For the second quarter ended September 30, 2015, Stingray posted revenues of $21.3 million, up 24.0% from $17.2 million in revenues a year ago, primarily due to acquisitions, 50% growth in international markets, and a favorable exchange rate with the US dollar.

Recurring revenues of $18.8 million remained relatively stable in percentage of total revenues at 88%, and increased 20.3% over the same period last year.  International revenues now represent 38.5% of total revenues, up from 31.8% year-over-year.

Music broadcasting saw an increase of 19.5% in revenues to $15.6 million, mainly due to the acquisitions of Brava and Telefonica On the Spot and the signing of new customer contracts, while commercial music revenues increased 38.2% to $5.7 million, mainly as a result of the acquisition of Les Réseaux Urbains Viva Inc. and the signing of new customer contracts, as well as non-recurring revenues from installation and equipment sales.

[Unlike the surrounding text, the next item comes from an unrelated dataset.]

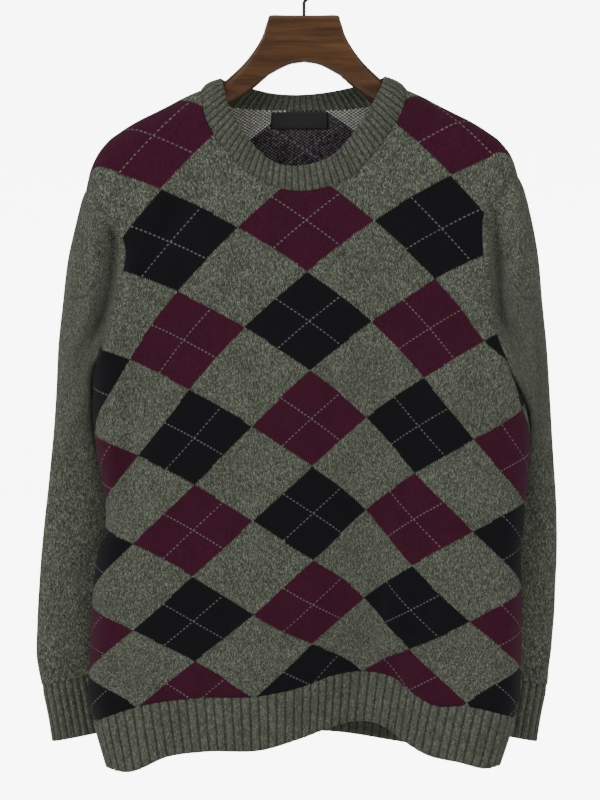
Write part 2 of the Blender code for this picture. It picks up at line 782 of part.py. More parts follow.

Profits of $9.2 million skyrocketed 326.5% from $2.2 million in the same period in 2014, which the company attributed to the change in the fair value of an investment, the increase in operating results and lower financing costs related to the debt repayment with the IPO, partially offset by higher income taxes.  Adjusted net income increased 34.5% to $6.2 million from $4.6 million year-over-year due to the successful integration of acquisitions, signing of new international contracts, additional sales from installation and equipment, and lower finance expenses related with the debt repayment with the IPO.

Adjusted EBITDA for the period was $7.6 million or 35.8% of revenues, compared to $6.7 million or 39.2% of revenues a year earlier.

"We are pleased with our second quarter results, which reached record levels on several fronts,” said Stingray president, CEO and co-founder Eric Boyko, in a statement. “International revenues represented 39% of total revenues, an increase of 50% over last year. Adjusted free cash flow, a solid indicator of the strength of our business model, increased to $6.4 million or by 36%.  We are actively working on our acquisition pipeline and benefit from a solid financial position to continue to execute our business model.”